* RECORD SET
* * * * * * *

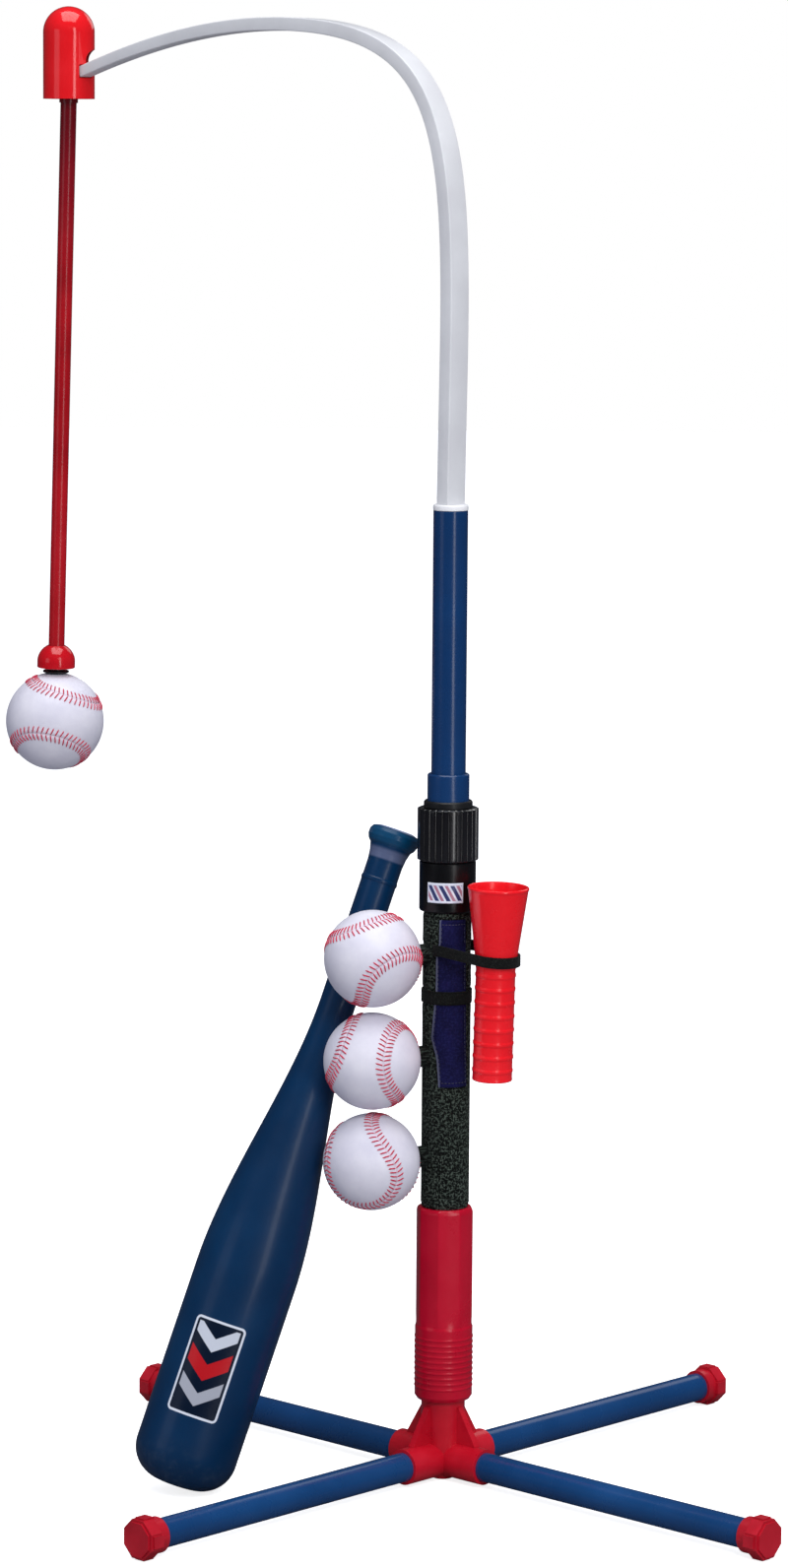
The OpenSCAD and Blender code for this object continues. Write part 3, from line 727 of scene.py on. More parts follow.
COLLAR_BLACK = plastic("collar_plastic", rgb(5, 5, 7), rgb(9, 9, 12), rgb(20, 21, 25),
                       rough=0.2, coat=0.8, coat_rough=0.12, grain=0.06, scratch=0.04, spec=0.5)
COLLAR_BLACK.set(ior=1.7)
LOWER_BLACK = plastic("lower_collar_plastic", rgb(4, 4, 6), rgb(8, 8, 10), rgb(18, 19, 22),
                      rough=0.3, coat=0.1, grain=0.25, edge=0.15, scratch=0.08, spec=0.35)
MATTE_BLACK = plastic("matte_black_plastic", rgb(12, 12, 13), rgb(22, 23, 25), rgb(48, 49, 52),
                      rough=0.42, coat=0.1, grain=0.5, edge=0.3)
ARM_GREY = plastic("arm_paint", rgb(204, 204, 208), rgb(212, 213, 216), rgb(222, 223, 226),
                   rough=0.38, coat=0.12, grain=0.2, scratch=0.06)
WHITE = plastic("bushing_plastic", rgb(216, 216, 220), rgb(236, 236, 238), rgb(246, 246, 246),
                rough=0.35, coat=0.15, grain=0.3)
STEEL = metal("pin_steel", rgb(200, 202, 206))
COVER_KNIT = knit("cover_knit", rgb(3, 4, 4), rgb(10, 13, 12), rgb(104, 118, 107),
                  fleck_amount=0.72)
PAD_PILE = knit("pad_pile", rgb(5, 6, 6), rgb(13, 16, 15), rgb(80, 92, 84), fleck_amount=0.5,
                r=0.02)
POCKET_KNIT = knit("pocket_knit", rgb(12, 12, 46), rgb(26, 26, 82), rgb(54, 56, 120),
                   fleck_amount=0.3, weave=0.0009, r=0.019, hem=rgb(120, 124, 150))
ELASTIC_SHADES = rgb(8, 9, 9), rgb(24, 26, 25), rgb(60, 64, 60)
CUP_ELASTIC = webbing("cup_strap_elastic", *ELASTIC_SHADES,
                      z0=(CUP_STRAP_Z[0] + CUP_STRAP_RISE - CUP_STRAP_FALL) * MM,
                      z1=(CUP_STRAP_Z[1] + CUP_STRAP_RISE) * MM)
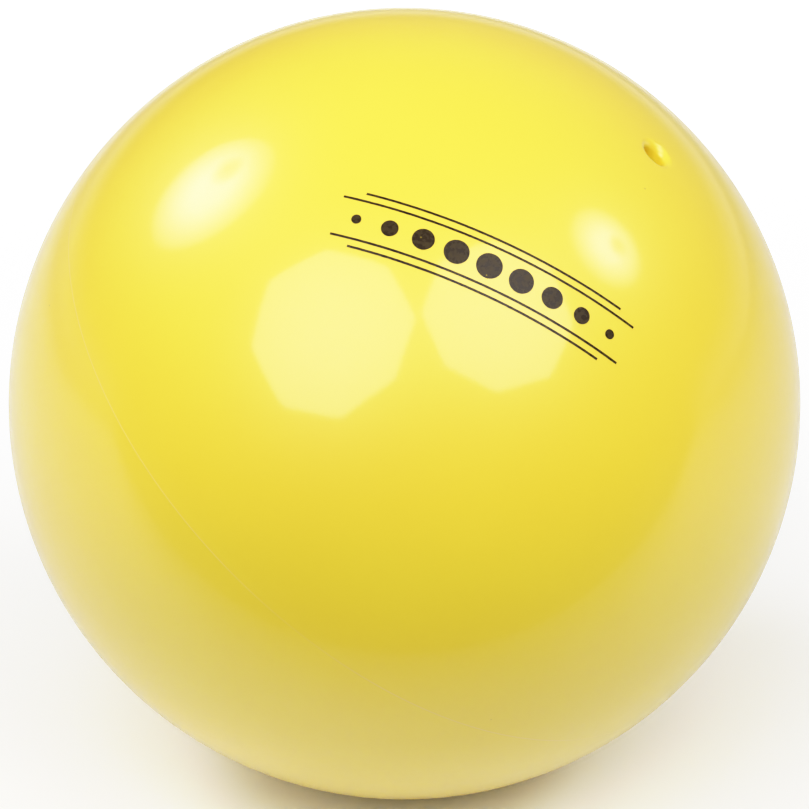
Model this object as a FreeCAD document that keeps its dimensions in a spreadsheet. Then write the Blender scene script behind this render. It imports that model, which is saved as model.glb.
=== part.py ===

* * * * * * *

* STATED PROBLEM
Print out the whole listing exactly as it appears.

* COMPLETE OUTPUT
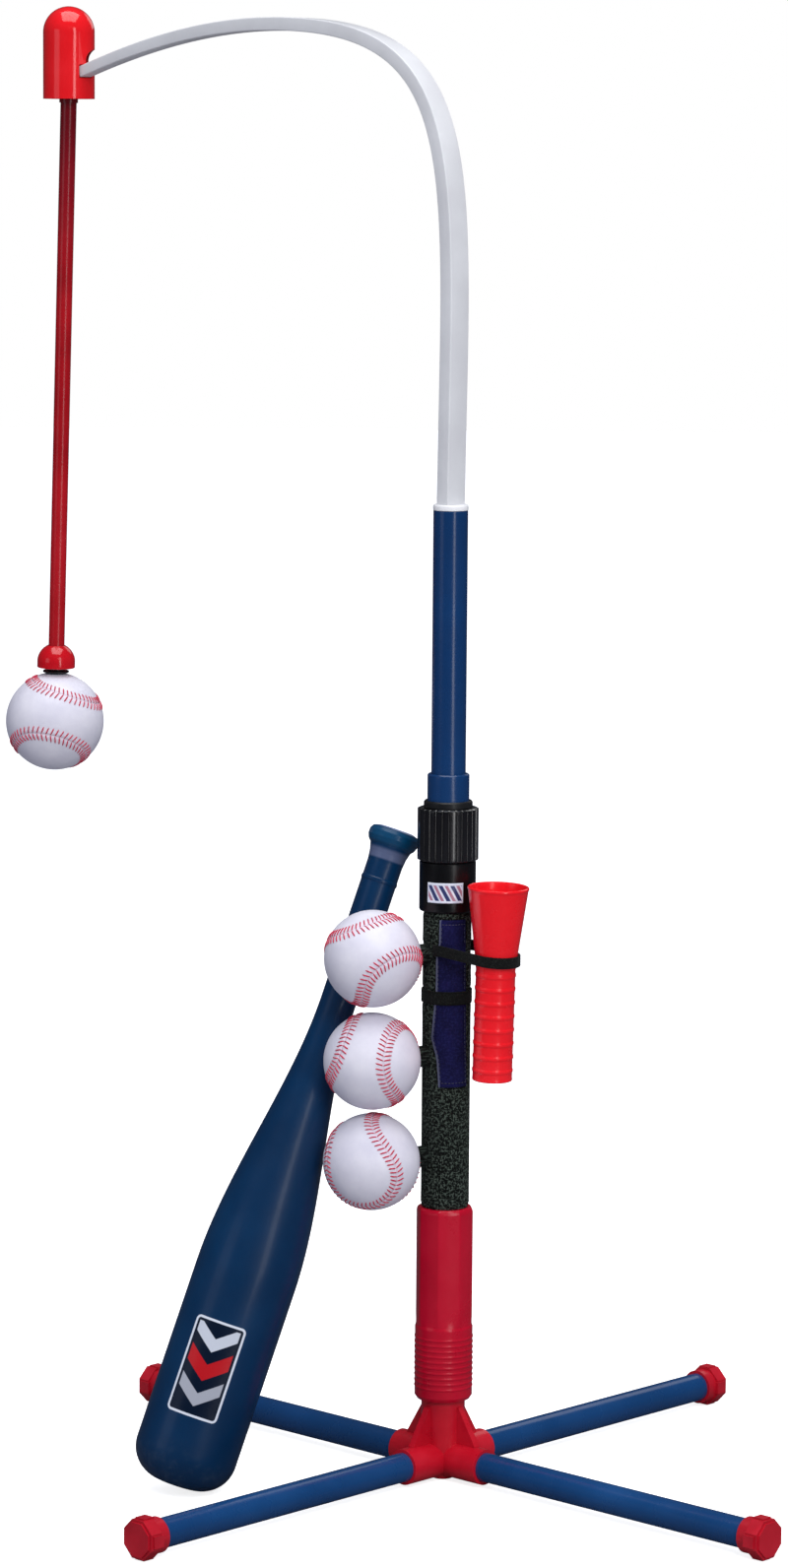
The OpenSCAD and Blender code for this object continues. Write part 3, from line 727 of scene.py on. More parts follow.
COLLAR_BLACK = plastic("collar_plastic", rgb(5, 5, 7), rgb(9, 9, 12), rgb(20, 21, 25),
                       rough=0.2, coat=0.8, coat_rough=0.12, grain=0.06, scratch=0.04, spec=0.5)
COLLAR_BLACK.set(ior=1.7)
LOWER_BLACK = plastic("lower_collar_plastic", rgb(4, 4, 6), rgb(8, 8, 10), rgb(18, 19, 22),
                      rough=0.3, coat=0.1, grain=0.25, edge=0.15, scratch=0.08, spec=0.35)
MATTE_BLACK = plastic("matte_black_plastic", rgb(12, 12, 13), rgb(22, 23, 25), rgb(48, 49, 52),
                      rough=0.42, coat=0.1, grain=0.5, edge=0.3)
ARM_GREY = plastic("arm_paint", rgb(204, 204, 208), rgb(212, 213, 216), rgb(222, 223, 226),
                   rough=0.38, coat=0.12, grain=0.2, scratch=0.06)
WHITE = plastic("bushing_plastic", rgb(216, 216, 220), rgb(236, 236, 238), rgb(246, 246, 246),
                rough=0.35, coat=0.15, grain=0.3)
STEEL = metal("pin_steel", rgb(200, 202, 206))
COVER_KNIT = knit("cover_knit", rgb(3, 4, 4), rgb(10, 13, 12), rgb(104, 118, 107),
                  fleck_amount=0.72)
PAD_PILE = knit("pad_pile", rgb(5, 6, 6), rgb(13, 16, 15), rgb(80, 92, 84), fleck_amount=0.5,
                r=0.02)
POCKET_KNIT = knit("pocket_knit", rgb(12, 12, 46), rgb(26, 26, 82), rgb(54, 56, 120),
                   fleck_amount=0.3, weave=0.0009, r=0.019, hem=rgb(120, 124, 150))
ELASTIC_SHADES = rgb(8, 9, 9), rgb(24, 26, 25), rgb(60, 64, 60)
CUP_ELASTIC = webbing("cup_strap_elastic", *ELASTIC_SHADES,
                      z0=(CUP_STRAP_Z[0] + CUP_STRAP_RISE - CUP_STRAP_FALL) * MM,
                      z1=(CUP_STRAP_Z[1] + CUP_STRAP_RISE) * MM)
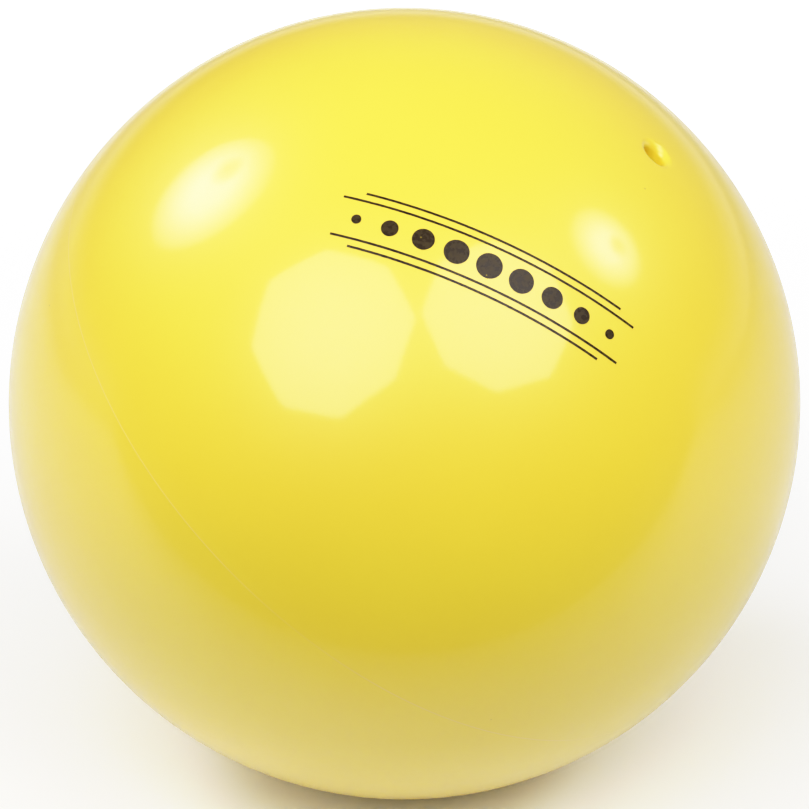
Model this object as a FreeCAD document that keeps its dimensions in a spreadsheet. Then write the Blender scene script behind this render. It imports that model, which is saved as model.glb.
=== part.py ===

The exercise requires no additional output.